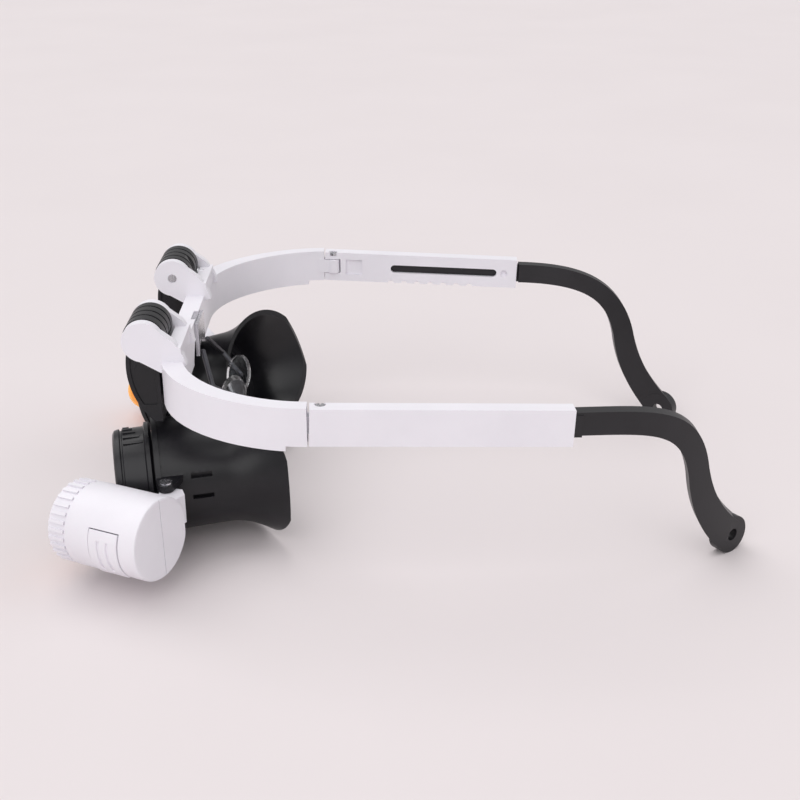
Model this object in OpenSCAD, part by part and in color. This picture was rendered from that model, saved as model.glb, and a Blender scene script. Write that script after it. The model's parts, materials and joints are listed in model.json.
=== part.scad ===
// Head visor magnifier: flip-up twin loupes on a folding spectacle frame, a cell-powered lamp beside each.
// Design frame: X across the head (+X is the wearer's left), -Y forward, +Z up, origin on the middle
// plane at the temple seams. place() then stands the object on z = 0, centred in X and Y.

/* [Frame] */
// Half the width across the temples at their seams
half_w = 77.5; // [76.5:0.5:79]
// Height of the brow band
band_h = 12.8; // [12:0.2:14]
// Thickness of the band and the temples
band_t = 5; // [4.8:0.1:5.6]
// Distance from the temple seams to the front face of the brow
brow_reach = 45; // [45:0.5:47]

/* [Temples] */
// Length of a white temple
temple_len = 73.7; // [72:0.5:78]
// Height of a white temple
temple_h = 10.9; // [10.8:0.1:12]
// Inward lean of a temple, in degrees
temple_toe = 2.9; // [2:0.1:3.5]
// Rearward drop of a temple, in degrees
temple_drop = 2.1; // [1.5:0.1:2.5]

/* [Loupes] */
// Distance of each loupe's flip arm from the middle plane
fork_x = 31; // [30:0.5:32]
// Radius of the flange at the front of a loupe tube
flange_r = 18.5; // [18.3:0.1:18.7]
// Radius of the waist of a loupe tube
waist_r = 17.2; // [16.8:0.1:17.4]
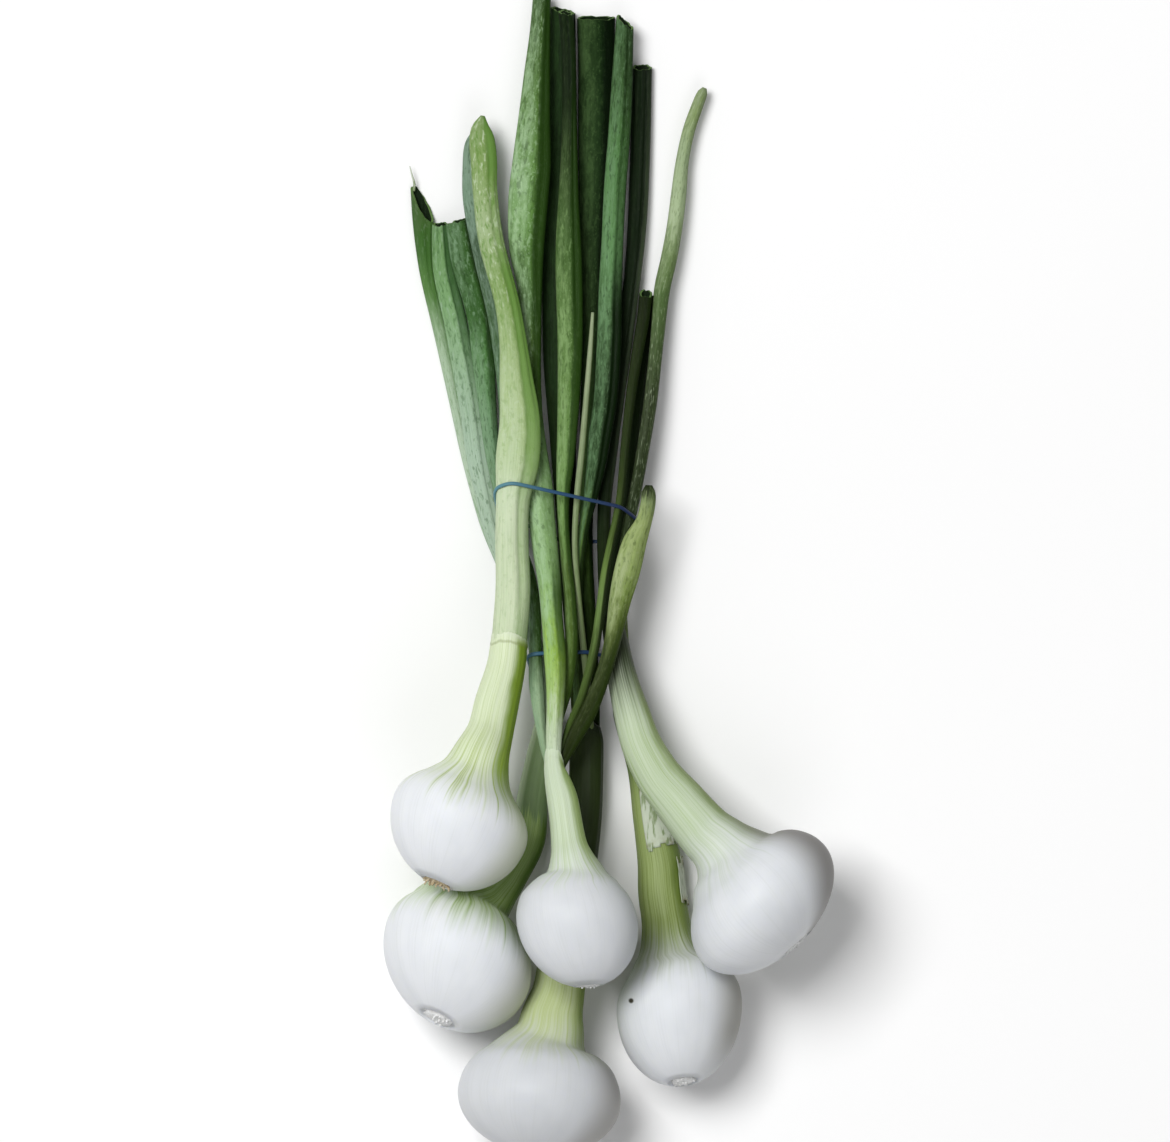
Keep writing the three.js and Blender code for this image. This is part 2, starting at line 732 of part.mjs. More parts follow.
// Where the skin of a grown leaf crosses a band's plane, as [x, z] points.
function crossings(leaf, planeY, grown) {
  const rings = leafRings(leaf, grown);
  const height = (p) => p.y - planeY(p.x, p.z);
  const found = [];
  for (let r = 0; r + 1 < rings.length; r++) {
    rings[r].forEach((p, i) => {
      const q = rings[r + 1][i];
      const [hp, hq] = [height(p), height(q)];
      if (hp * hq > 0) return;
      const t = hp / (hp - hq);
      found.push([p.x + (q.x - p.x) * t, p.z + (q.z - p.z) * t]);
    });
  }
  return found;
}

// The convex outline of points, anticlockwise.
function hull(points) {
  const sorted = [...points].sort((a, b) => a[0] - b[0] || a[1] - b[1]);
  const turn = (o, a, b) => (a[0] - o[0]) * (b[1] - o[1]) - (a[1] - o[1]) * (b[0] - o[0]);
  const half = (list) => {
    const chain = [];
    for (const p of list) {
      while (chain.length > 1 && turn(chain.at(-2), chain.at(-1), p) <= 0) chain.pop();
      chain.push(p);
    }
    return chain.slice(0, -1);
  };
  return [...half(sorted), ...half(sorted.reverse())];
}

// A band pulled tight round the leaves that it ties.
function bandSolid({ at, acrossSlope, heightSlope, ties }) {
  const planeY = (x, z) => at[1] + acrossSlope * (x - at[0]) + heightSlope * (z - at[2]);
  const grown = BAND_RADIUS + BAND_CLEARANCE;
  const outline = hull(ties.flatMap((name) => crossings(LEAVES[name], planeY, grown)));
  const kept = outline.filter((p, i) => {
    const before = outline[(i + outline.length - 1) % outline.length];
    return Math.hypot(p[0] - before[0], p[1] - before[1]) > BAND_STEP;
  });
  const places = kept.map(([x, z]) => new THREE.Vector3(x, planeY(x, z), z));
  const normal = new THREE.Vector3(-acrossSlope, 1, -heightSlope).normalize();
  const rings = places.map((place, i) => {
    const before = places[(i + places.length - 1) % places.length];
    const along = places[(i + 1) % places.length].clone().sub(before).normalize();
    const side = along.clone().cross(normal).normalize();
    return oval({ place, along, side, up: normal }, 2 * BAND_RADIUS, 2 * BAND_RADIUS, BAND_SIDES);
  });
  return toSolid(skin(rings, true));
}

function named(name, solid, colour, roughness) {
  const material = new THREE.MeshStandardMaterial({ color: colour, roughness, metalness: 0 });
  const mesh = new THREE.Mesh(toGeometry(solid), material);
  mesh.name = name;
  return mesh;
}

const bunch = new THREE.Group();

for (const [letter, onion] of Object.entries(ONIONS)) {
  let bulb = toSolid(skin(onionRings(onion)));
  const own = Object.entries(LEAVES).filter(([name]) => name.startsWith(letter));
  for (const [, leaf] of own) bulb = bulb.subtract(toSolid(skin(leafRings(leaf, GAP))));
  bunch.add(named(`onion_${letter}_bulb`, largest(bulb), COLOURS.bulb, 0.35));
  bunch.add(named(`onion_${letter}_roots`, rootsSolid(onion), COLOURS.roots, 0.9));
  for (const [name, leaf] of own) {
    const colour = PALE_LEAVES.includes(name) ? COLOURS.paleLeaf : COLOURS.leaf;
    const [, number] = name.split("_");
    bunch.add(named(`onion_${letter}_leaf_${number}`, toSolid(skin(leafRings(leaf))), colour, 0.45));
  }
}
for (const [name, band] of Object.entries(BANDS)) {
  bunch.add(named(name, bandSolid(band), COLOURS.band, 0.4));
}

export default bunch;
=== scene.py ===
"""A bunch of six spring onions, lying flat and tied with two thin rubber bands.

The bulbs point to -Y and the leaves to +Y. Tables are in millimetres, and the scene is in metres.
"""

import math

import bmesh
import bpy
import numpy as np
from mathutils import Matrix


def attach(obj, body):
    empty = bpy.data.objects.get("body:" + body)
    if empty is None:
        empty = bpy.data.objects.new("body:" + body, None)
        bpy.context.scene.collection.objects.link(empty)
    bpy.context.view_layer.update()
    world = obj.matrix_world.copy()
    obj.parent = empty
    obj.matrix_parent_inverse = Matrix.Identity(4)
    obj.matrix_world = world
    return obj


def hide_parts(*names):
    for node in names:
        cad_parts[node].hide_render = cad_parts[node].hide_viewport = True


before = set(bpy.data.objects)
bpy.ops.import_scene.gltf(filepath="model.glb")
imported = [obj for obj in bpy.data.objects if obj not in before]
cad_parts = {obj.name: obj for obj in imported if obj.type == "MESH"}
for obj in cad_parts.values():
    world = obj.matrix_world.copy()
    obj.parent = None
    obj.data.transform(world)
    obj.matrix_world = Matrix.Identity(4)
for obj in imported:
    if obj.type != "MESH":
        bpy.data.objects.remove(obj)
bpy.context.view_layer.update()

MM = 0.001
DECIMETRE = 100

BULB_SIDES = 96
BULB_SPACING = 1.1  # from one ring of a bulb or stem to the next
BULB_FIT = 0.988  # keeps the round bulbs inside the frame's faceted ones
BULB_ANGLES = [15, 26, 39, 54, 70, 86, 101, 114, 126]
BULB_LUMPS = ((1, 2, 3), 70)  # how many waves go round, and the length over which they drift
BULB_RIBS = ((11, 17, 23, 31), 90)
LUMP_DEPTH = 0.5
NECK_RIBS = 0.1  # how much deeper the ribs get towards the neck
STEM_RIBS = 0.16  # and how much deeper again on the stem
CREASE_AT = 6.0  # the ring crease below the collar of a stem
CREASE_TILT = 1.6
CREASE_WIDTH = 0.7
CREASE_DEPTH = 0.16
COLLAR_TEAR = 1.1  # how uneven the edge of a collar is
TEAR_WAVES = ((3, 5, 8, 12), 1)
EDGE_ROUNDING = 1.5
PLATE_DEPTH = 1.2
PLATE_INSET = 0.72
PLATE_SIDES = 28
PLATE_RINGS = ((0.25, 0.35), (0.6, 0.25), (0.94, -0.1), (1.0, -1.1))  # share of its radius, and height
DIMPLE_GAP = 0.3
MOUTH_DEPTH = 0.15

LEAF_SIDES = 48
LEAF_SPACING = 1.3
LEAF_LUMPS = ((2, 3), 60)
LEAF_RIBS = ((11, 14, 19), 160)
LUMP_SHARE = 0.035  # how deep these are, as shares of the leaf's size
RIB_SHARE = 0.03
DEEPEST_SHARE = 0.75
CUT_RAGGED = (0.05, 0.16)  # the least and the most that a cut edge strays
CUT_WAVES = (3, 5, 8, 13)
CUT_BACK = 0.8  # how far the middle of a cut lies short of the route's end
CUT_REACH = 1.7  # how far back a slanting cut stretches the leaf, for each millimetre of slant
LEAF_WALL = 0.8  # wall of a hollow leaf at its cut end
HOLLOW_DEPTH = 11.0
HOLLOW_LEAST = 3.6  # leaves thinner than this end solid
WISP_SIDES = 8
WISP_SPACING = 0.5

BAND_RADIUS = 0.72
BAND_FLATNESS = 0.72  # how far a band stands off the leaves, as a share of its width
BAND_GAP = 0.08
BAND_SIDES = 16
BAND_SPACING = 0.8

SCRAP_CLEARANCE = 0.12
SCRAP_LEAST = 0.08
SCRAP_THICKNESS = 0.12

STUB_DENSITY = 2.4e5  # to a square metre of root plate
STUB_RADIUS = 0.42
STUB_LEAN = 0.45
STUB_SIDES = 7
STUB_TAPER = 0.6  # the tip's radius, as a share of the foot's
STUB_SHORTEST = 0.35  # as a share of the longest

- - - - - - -

◆ **DIRECTION**
Your task is to repeat the lines from the one containing "imported = [obj" to the one containing "obj.parent = None", both lines included. Leave out every other line.

◆ **COMPLETE ANSWER**
imported = [obj for obj in bpy.data.objects if obj not in before]
cad_parts = {obj.name: obj for obj in imported if obj.type == "MESH"}
for obj in cad_parts.values():
    world = obj.matrix_world.copy()
    obj.parent = None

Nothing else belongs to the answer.